━━ Dataset section

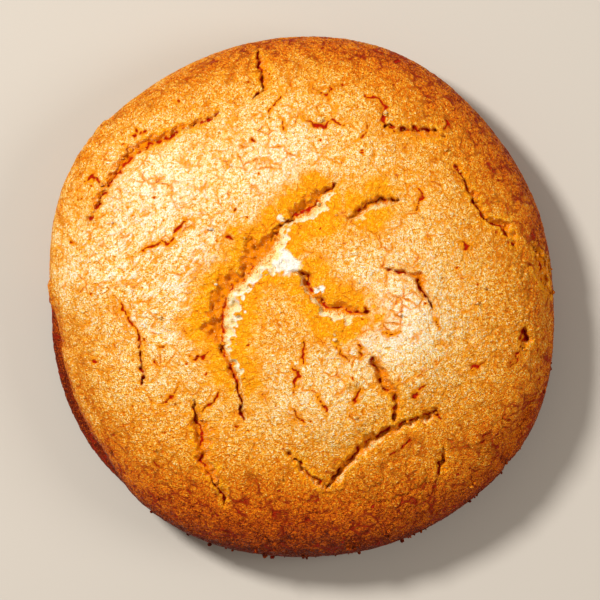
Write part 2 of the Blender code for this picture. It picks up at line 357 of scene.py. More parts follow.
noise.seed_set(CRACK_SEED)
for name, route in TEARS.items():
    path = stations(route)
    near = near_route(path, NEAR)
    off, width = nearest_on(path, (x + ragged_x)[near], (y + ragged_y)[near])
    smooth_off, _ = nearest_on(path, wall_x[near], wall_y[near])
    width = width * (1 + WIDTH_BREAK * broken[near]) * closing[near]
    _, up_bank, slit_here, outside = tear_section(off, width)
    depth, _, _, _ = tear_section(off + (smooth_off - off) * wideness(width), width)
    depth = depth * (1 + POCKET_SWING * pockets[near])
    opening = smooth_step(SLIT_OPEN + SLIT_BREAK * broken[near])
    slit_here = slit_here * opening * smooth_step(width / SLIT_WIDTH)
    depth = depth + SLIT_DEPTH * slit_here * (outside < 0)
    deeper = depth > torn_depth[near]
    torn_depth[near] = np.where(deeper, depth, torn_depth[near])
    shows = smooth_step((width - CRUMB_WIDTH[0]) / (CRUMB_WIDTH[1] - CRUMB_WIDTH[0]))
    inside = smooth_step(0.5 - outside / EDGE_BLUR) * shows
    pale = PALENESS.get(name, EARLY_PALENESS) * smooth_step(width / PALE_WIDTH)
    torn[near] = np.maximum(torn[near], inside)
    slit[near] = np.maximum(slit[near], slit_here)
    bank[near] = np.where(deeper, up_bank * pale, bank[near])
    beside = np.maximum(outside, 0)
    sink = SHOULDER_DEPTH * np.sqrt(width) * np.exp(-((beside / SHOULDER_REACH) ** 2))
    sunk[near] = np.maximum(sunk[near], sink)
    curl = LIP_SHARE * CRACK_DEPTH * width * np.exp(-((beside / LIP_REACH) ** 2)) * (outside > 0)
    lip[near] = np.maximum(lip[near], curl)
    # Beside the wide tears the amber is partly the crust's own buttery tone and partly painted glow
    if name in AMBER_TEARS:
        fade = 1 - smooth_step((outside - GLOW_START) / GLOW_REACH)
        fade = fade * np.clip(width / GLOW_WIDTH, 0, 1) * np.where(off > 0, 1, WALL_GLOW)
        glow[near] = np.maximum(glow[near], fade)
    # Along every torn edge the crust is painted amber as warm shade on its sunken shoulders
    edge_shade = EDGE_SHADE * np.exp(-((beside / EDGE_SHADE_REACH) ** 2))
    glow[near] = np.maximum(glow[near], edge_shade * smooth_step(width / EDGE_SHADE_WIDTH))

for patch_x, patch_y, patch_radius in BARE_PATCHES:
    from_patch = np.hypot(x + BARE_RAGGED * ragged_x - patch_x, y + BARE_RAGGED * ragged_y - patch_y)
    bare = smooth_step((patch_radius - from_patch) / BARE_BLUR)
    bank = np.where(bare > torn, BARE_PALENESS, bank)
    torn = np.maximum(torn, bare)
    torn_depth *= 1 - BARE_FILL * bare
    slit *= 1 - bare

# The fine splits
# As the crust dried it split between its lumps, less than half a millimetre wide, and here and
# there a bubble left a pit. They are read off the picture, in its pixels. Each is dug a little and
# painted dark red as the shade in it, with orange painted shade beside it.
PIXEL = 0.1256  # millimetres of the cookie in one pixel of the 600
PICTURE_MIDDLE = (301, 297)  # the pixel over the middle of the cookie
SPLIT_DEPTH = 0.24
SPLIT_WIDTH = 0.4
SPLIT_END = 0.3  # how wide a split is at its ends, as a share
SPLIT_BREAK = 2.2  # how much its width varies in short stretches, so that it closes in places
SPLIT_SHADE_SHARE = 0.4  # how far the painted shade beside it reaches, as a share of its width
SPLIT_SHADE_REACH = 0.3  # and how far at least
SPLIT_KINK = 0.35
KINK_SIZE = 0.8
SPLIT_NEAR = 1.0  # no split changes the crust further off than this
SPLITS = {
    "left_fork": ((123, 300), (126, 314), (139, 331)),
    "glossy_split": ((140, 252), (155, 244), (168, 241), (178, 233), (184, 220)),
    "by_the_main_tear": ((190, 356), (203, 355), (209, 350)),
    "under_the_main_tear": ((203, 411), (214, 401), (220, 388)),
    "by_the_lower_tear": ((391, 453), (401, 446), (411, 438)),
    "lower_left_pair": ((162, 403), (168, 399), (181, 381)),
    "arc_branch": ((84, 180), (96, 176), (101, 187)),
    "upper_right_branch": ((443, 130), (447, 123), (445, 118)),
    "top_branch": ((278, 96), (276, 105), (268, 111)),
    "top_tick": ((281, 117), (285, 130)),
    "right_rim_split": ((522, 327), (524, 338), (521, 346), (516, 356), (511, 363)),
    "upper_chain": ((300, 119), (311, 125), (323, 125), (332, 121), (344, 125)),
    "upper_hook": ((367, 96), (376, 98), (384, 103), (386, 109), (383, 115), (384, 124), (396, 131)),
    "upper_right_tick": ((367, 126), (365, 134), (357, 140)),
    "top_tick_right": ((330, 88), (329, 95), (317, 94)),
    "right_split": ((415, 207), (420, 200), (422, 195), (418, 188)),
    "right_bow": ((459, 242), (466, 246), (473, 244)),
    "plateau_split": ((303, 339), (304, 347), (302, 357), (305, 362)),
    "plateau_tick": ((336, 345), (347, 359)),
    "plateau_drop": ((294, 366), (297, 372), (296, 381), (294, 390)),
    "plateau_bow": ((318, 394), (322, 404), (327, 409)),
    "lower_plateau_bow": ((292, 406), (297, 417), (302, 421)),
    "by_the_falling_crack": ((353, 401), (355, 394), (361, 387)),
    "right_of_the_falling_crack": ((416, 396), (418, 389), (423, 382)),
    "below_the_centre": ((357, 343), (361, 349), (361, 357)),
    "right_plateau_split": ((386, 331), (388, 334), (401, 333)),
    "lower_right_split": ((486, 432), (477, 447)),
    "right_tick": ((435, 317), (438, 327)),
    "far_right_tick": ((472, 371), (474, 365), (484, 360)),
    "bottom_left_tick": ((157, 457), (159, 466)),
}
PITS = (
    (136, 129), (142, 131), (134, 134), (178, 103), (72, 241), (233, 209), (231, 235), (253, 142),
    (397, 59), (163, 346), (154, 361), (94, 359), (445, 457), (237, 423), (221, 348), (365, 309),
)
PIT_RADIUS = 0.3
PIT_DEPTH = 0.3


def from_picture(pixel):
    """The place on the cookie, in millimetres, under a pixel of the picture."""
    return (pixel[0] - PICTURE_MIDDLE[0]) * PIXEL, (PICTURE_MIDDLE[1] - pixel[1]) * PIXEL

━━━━

» Problem:
Please reproduce the entire listing, exactly as shown.

» The response:
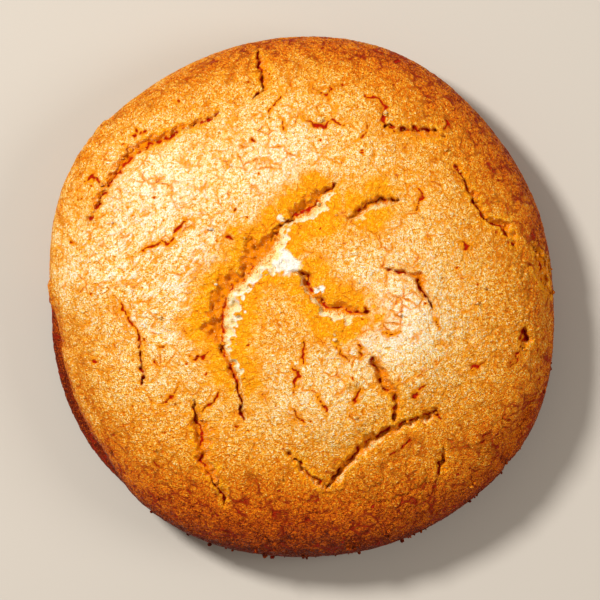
Write part 2 of the Blender code for this picture. It picks up at line 357 of scene.py. More parts follow.
noise.seed_set(CRACK_SEED)
for name, route in TEARS.items():
    path = stations(route)
    near = near_route(path, NEAR)
    off, width = nearest_on(path, (x + ragged_x)[near], (y + ragged_y)[near])
    smooth_off, _ = nearest_on(path, wall_x[near], wall_y[near])
    width = width * (1 + WIDTH_BREAK * broken[near]) * closing[near]
    _, up_bank, slit_here, outside = tear_section(off, width)
    depth, _, _, _ = tear_section(off + (smooth_off - off) * wideness(width), width)
    depth = depth * (1 + POCKET_SWING * pockets[near])
    opening = smooth_step(SLIT_OPEN + SLIT_BREAK * broken[near])
    slit_here = slit_here * opening * smooth_step(width / SLIT_WIDTH)
    depth = depth + SLIT_DEPTH * slit_here * (outside < 0)
    deeper = depth > torn_depth[near]
    torn_depth[near] = np.where(deeper, depth, torn_depth[near])
    shows = smooth_step((width - CRUMB_WIDTH[0]) / (CRUMB_WIDTH[1] - CRUMB_WIDTH[0]))
    inside = smooth_step(0.5 - outside / EDGE_BLUR) * shows
    pale = PALENESS.get(name, EARLY_PALENESS) * smooth_step(width / PALE_WIDTH)
    torn[near] = np.maximum(torn[near], inside)
    slit[near] = np.maximum(slit[near], slit_here)
    bank[near] = np.where(deeper, up_bank * pale, bank[near])
    beside = np.maximum(outside, 0)
    sink = SHOULDER_DEPTH * np.sqrt(width) * np.exp(-((beside / SHOULDER_REACH) ** 2))
    sunk[near] = np.maximum(sunk[near], sink)
    curl = LIP_SHARE * CRACK_DEPTH * width * np.exp(-((beside / LIP_REACH) ** 2)) * (outside > 0)
    lip[near] = np.maximum(lip[near], curl)
    # Beside the wide tears the amber is partly the crust's own buttery tone and partly painted glow
    if name in AMBER_TEARS:
        fade = 1 - smooth_step((outside - GLOW_START) / GLOW_REACH)
        fade = fade * np.clip(width / GLOW_WIDTH, 0, 1) * np.where(off > 0, 1, WALL_GLOW)
        glow[near] = np.maximum(glow[near], fade)
    # Along every torn edge the crust is painted amber as warm shade on its sunken shoulders
    edge_shade = EDGE_SHADE * np.exp(-((beside / EDGE_SHADE_REACH) ** 2))
    glow[near] = np.maximum(glow[near], edge_shade * smooth_step(width / EDGE_SHADE_WIDTH))

for patch_x, patch_y, patch_radius in BARE_PATCHES:
    from_patch = np.hypot(x + BARE_RAGGED * ragged_x - patch_x, y + BARE_RAGGED * ragged_y - patch_y)
    bare = smooth_step((patch_radius - from_patch) / BARE_BLUR)
    bank = np.where(bare > torn, BARE_PALENESS, bank)
    torn = np.maximum(torn, bare)
    torn_depth *= 1 - BARE_FILL * bare
    slit *= 1 - bare

# The fine splits
# As the crust dried it split between its lumps, less than half a millimetre wide, and here and
# there a bubble left a pit. They are read off the picture, in its pixels. Each is dug a little and
# painted dark red as the shade in it, with orange painted shade beside it.
PIXEL = 0.1256  # millimetres of the cookie in one pixel of the 600
PICTURE_MIDDLE = (301, 297)  # the pixel over the middle of the cookie
SPLIT_DEPTH = 0.24
SPLIT_WIDTH = 0.4
SPLIT_END = 0.3  # how wide a split is at its ends, as a share
SPLIT_BREAK = 2.2  # how much its width varies in short stretches, so that it closes in places
SPLIT_SHADE_SHARE = 0.4  # how far the painted shade beside it reaches, as a share of its width
SPLIT_SHADE_REACH = 0.3  # and how far at least
SPLIT_KINK = 0.35
KINK_SIZE = 0.8
SPLIT_NEAR = 1.0  # no split changes the crust further off than this
SPLITS = {
    "left_fork": ((123, 300), (126, 314), (139, 331)),
    "glossy_split": ((140, 252), (155, 244), (168, 241), (178, 233), (184, 220)),
    "by_the_main_tear": ((190, 356), (203, 355), (209, 350)),
    "under_the_main_tear": ((203, 411), (214, 401), (220, 388)),
    "by_the_lower_tear": ((391, 453), (401, 446), (411, 438)),
    "lower_left_pair": ((162, 403), (168, 399), (181, 381)),
    "arc_branch": ((84, 180), (96, 176), (101, 187)),
    "upper_right_branch": ((443, 130), (447, 123), (445, 118)),
    "top_branch": ((278, 96), (276, 105), (268, 111)),
    "top_tick": ((281, 117), (285, 130)),
    "right_rim_split": ((522, 327), (524, 338), (521, 346), (516, 356), (511, 363)),
    "upper_chain": ((300, 119), (311, 125), (323, 125), (332, 121), (344, 125)),
    "upper_hook": ((367, 96), (376, 98), (384, 103), (386, 109), (383, 115), (384, 124), (396, 131)),
    "upper_right_tick": ((367, 126), (365, 134), (357, 140)),
    "top_tick_right": ((330, 88), (329, 95), (317, 94)),
    "right_split": ((415, 207), (420, 200), (422, 195), (418, 188)),
    "right_bow": ((459, 242), (466, 246), (473, 244)),
    "plateau_split": ((303, 339), (304, 347), (302, 357), (305, 362)),
    "plateau_tick": ((336, 345), (347, 359)),
    "plateau_drop": ((294, 366), (297, 372), (296, 381), (294, 390)),
    "plateau_bow": ((318, 394), (322, 404), (327, 409)),
    "lower_plateau_bow": ((292, 406), (297, 417), (302, 421)),
    "by_the_falling_crack": ((353, 401), (355, 394), (361, 387)),
    "right_of_the_falling_crack": ((416, 396), (418, 389), (423, 382)),
    "below_the_centre": ((357, 343), (361, 349), (361, 357)),
    "right_plateau_split": ((386, 331), (388, 334), (401, 333)),
    "lower_right_split": ((486, 432), (477, 447)),
    "right_tick": ((435, 317), (438, 327)),
    "far_right_tick": ((472, 371), (474, 365), (484, 360)),
    "bottom_left_tick": ((157, 457), (159, 466)),
}
PITS = (
    (136, 129), (142, 131), (134, 134), (178, 103), (72, 241), (233, 209), (231, 235), (253, 142),
    (397, 59), (163, 346), (154, 361), (94, 359), (445, 457), (237, 423), (221, 348), (365, 309),
)
PIT_RADIUS = 0.3
PIT_DEPTH = 0.3


def from_picture(pixel):
    """The place on the cookie, in millimetres, under a pixel of the picture."""
    return (pixel[0] - PICTURE_MIDDLE[0]) * PIXEL, (PICTURE_MIDDLE[1] - pixel[1]) * PIXEL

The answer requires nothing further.